- _PROBLEM DETAILS_
Find the lines holding the word "from" and collect them.
++++ GIVEN INFORMATION
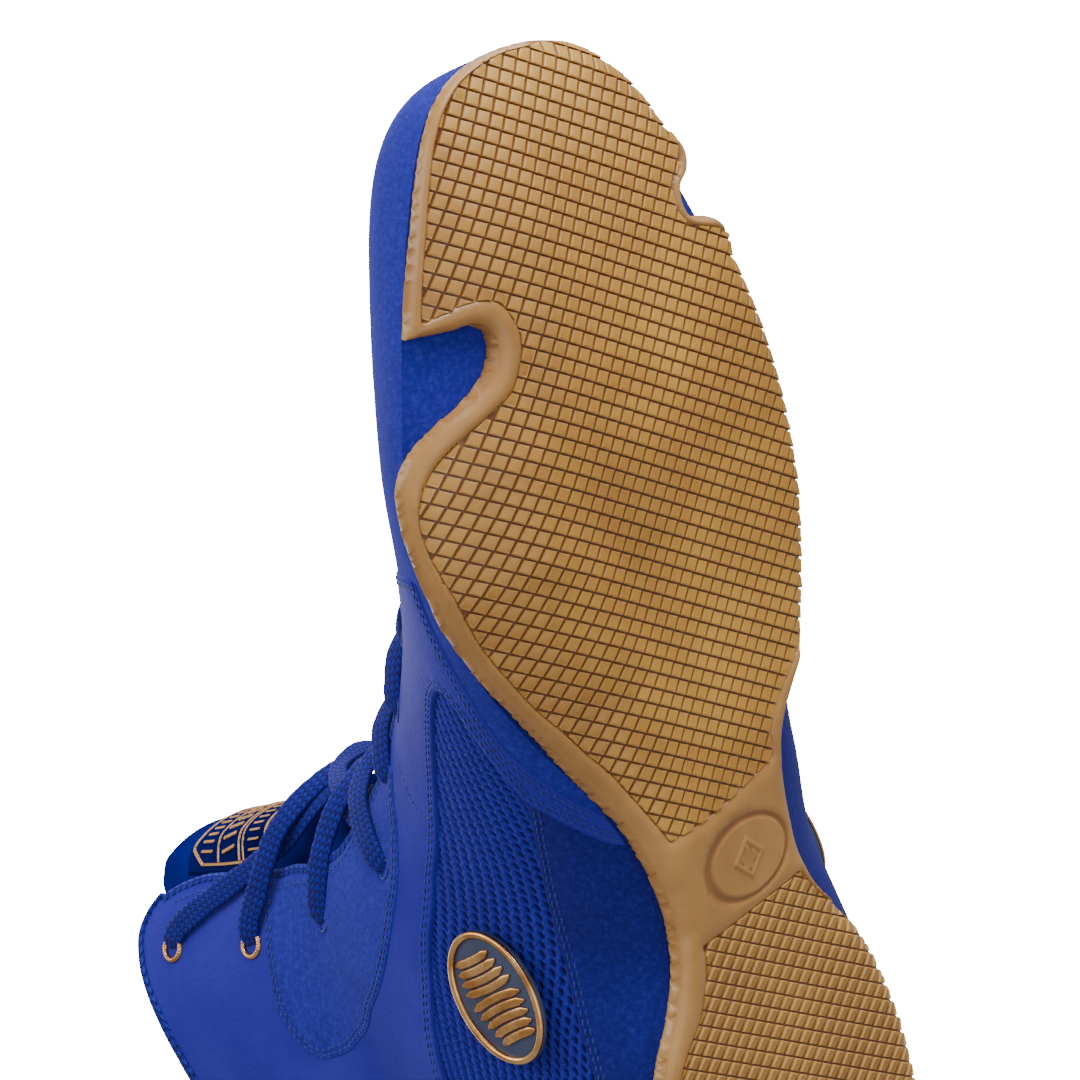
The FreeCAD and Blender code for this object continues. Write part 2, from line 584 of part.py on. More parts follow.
# each end goes in through the top eyelet and back along the inside of the
# shaft, where it is tucked; an aglet closes it
ENDS = [(22.45, 0.713, 0.9), (22.45, 0.713, -3.0), (22.45, 0.712, -6.8), (22.35, 0.685, -9.2), (22.1, 0.63, -9.8),
        (21.6, 0.55, -9.8), (21.2, 0.50, -9.8), (20.9, 0.45, -9.8)]
aglets = []
for side in (-1, 1):
    q = [off(u, v, side, o) for u, v, o in ENDS]
    up = [V(0, 0.3, 1)] * len(q)
    lace.append(ribbon(q, up, 2.3, 1.6))
    a, c = off(20.9, 0.45, side, -9.8), off(20.3, 0.36, side, -9.8)
    d_ = (c - a).normalize()
    aglets.append(Part.makeCylinder(val("aglet_outer") / 2, val("aglet_length"), a + d_ * 0.3, d_))
lace = Part.makeCompound(lace)
feature("lace", lace)
feature("lace_aglets", Part.makeCompound(aglets))

# ------------------------------------------------------------------ grommets
def seat(u, s, side, o):
    """Placement with local +Z out of the upper."""
    n = V(*normal(u, s, side))
    return FreeCAD.Placement(off(u, s, side, o), FreeCAD.Rotation(V(0, 0, 1), n))


def ring_body(name):
    body = doc.addObject("PartDesign::Body", name)
    sk = body.newObject("Sketcher::SketchObject", name + "Profile")
    xz = [f for f in body.Origin.OriginFeatures if f.Role == "XZ_Plane"][0]
    sk.AttachmentSupport = [(xz, "")]
    sk.MapMode = "FlatFace"
    ro, rb = val("grommet_outer") / 2, val("grommet_bore") / 2
    rl, fl, dp = val("grommet_barrel") / 2, val("grommet_flange"), val("grommet_depth")
    p = [(rb, fl), (ro - 0.25, fl), (ro, fl - 0.25), (ro, 0), (rl, 0), (rl, -dp), (rb, -dp)]
    for a, c in zip(p, p[1:] + p[:1]):
        sk.addGeometry(Part.LineSegment(V(a[0], a[1], 0), V(c[0], c[1], 0)), False)
    for i in range(len(p)):
        sk.addConstraint(Sketcher.Constraint("Coincident", i, 2, (i + 1) % len(p), 1))
    rev = body.newObject("PartDesign::Revolution", name + "Turn")
    rev.Profile = sk
    rev.ReferenceAxis = (sk, ["V_Axis"])
    rev.Angle = 360
    doc.recompute()
    return body


grom = ring_body("GrommetForm")
rings = []
for side in (-1, 1):
    for u, s in HOLES[:2]:
        g = grom.Shape.copy()
        g.Placement = seat(u, s, side, 0.12)
        rings.append(g)
feature("eyelet_grommets", Part.makeCompound(rings))

# ------------------------------------------------------------------ badges
BADGE = (13.75, 0.294)
for side in (-1, 1):
    nm = names[side]
    n = V(*normal(BADGE[0], BADGE[1], side))
    c = off(BADGE[0], BADGE[1], side, 0.0)
    # long axis runs from the upper front to the lower heel side
    ax = off(BADGE[0] + 0.5, BADGE[1] - 0.10, side, 0.0) - c
    ax = (ax - n * ax.dot(n)).normalize()
    ay = n.cross(ax)
    rot = FreeCAD.Rotation(ax, ay, n, "ZXY")

    def oval(a, bb, z0, z1):
        e = Part.Ellipse(V(0, 0, z0), a, bb)
        return Part.Face(Part.Wire([e.toShape()])).extrude(V(0, 0, z1 - z0))

    bl, bs, bt = val("badge_long") / 2, val("badge_short") / 2, val("badge_thick")
    rw, rh = val("badge_rim_width"), val("badge_rim_height")
    pl = FreeCAD.Placement(c + n * 1.15, rot)
    base = doc.addObject("Part::Feature", nm + "_badge_base")
    base.Label = nm + "_badge_base"
    base.Shape = oval(bl, bs, 0, bt)
    base.Placement = pl
    PIECES.append(base)
    rim = doc.addObject("Part::Feature", nm + "_badge_rim")
    rim.Label = nm + "_badge_rim"
    rim.Shape = oval(bl, bs, bt + 0.05, bt + 0.05 + rh).cut(oval(bl - rw, bs - rw, bt - 1, bt + 3))
    rim.Placement = pl
    PIECES.append(rim)

doc.recompute()
bad = []
for o in doc.Objects:
    if "Invalid" in o.State or "Error" in o.State:
        bad.append(o.Name + " state")
for o in PIECES:
    if o.Shape.isNull() or not o.Shape.isValid() or not o.Shape.Solids:
        bad.append(o.Label)
if bad:
    print("FAILED:", bad)
for o in PIECES:
    bb = o.Shape.optimalBoundingBox(False)
    print("%-26s %7.2f cm3  x %.1f %.1f  y %.1f %.1f  z %.1f %.1f  f%d" % (
        o.Label, o.Shape.Volume / 1000, bb.XMin, bb.XMax, bb.YMin, bb.YMax, bb.ZMin, bb.ZMax, len(o.Shape.Faces)))
if bad:
    raise SystemExit("invalid pieces: %s" % bad)
for o in PIECES:
    o.Shape.exportStep("parts/%s.step" % o.Label)
print("wrote", len(PIECES))
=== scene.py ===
"""A high lace-up boxing boot, seen from below: gum sole with a diamond tread,
suede and leather upper with knit side panels, laces, tongue and collar.
Everything is built in millimetres and turned into metres at the end."""
import math

import bpy
import numpy as np
from mathutils import Matrix, Vector
from mathutils.geometry import delaunay_2d_cdt


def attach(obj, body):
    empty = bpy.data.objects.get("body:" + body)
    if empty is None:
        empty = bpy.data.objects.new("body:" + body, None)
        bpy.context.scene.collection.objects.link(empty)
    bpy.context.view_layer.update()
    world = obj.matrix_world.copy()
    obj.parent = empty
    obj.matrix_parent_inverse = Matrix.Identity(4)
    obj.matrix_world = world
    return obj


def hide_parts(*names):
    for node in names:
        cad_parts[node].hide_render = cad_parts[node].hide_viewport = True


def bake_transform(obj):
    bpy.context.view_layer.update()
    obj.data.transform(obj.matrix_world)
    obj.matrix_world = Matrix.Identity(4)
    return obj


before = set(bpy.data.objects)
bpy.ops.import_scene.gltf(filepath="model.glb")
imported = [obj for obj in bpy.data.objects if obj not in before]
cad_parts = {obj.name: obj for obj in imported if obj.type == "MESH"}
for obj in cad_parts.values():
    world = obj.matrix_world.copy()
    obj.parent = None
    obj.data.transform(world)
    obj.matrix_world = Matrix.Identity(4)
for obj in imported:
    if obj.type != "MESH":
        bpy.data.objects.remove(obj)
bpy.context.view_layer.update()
MM = 0.001

# ------------------------------------------------------------------ last shape
# Ribs of the upper: medial foot, lateral foot, ridge, leans, turn, handles.
ST = [
    ((-15,-142.3,17.0),(4,-141.6,17.1),(-5,-142.6,18.0),0,0,0, 1,7,1,7),
    ((-22,-139.3,16.9),(9.5,-139.4,16.9),(-5.5,-139.8,26.5),0,0,0, 8,13,6,11),
    ((-27.5,-134.5,16.8),(15.3,-134.8,15.95),(-6,-134.6,33.0),0,0,0, 13,16,10,13),
    ((-32.2,-127,16.8),(20.3,-127.2,14.2),(-6.5,-127,38.5),0,0,0, 15,18,13,16),
    ((-36.6,-117,16.9),(24.6,-117,12.15),(-7,-117,42.5),0,2,0, 14,20,16,19),
    ((-41.5,-104,16.9),(28.6,-104,9.95),(-7.5,-104,45.5),0,5,0, 12,21,19,21),
    ((-46.5,-89,16.5),(32.6,-89,7.55),(-8,-89,47.2),0,8,0, 11,22,22,23),
    ((-51.5,-70,15.9),(36.0,-70,5.6),(-8,-71,49.2),0,10,0, 11,21,24,25),
    ((-51.0,-50,15.3),(36.8,-50,5.05),(-7,-53,54),0,10,0, 12,21,26,26),
    ((-45.0,-32,14.6),(34.5,-32,5.0),(-6,-36,61.5),10,22,0, 17,20,30,27),
    ((-36.5,-15,12.5),(28.5,-14,5.0),(-5,-19,71.2),32,50,0, 25,21,38,27),
    ((-27.0,1,9.0),(19.5,0,5.0),(-4,-4,80.8),57,78,0, 31,22,51,27),
    ((-21.0,18,6.5),(16.3,16,5.0),(-3,7,89.4),66,84,0, 34,23,54,28),
    ((-20.5,36,5.5),(18.5,34,5.0),(-2,13.5,97.3),60,82,0, 36,28,50,32),
    ((-31.5,54,5.2),(30.5,54,5.2),(-1.5,16.8,103.5),33,52,0, 32,36,36,37),
    ((-36.5,80,5.0),(37.5,80,5.3),(-1.2,18.8,108),12,12,0, 31,40,31,40),
    ((-35.5,106,5.0),(36.0,106,5.3),(-1,20.5,112),12,12,4, 28,44,28,44),
    ((-27.5,130,5.0),(28.5,130,5.4),(-0.8,22.2,116.5),12,12,20, 26,46,26,46),
    ((-13,143,5.2),(13,143,5.6),(-0.6,24.2,122),8,8,48, 31,46,31,46),
    ((0,145.2,25),(0,145.2,25),(-0.5,27.0,129.5),0,0,90, 42,46,42,46),
    ((0,142.0,52),(0,142.0,52),(-0.4,30.0,138),0,0,90, 44,46,44,46),
    ((0,134.5,82),(0,134.5,82),(-0.3,32.6,147),0,0,90, 46,46,46,46),
    ((0,130.0,110),(0,130.0,110),(-0.2,35,155.5),0,0,90, 47,46,47,46),
    ((0,129.0,136),(0,129.0,136),(0,37.4,164),0,0,90, 48,47,48,47),
    ((0,130.0,156),(0,130.0,156),(0,40,172),0,0,90, 48,47,48,47),
]
NST = len(ST)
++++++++
- _RIGHT ANSWER_
The FreeCAD and Blender code for this object continues. Write part 2, from line 584 of part.py on. More parts follow.
    # long axis runs from the upper front to the lower heel side
"""A high lace-up boxing boot, seen from below: gum sole with a diamond tread,
from mathutils import Matrix, Vector
from mathutils.geometry import delaunay_2d_cdt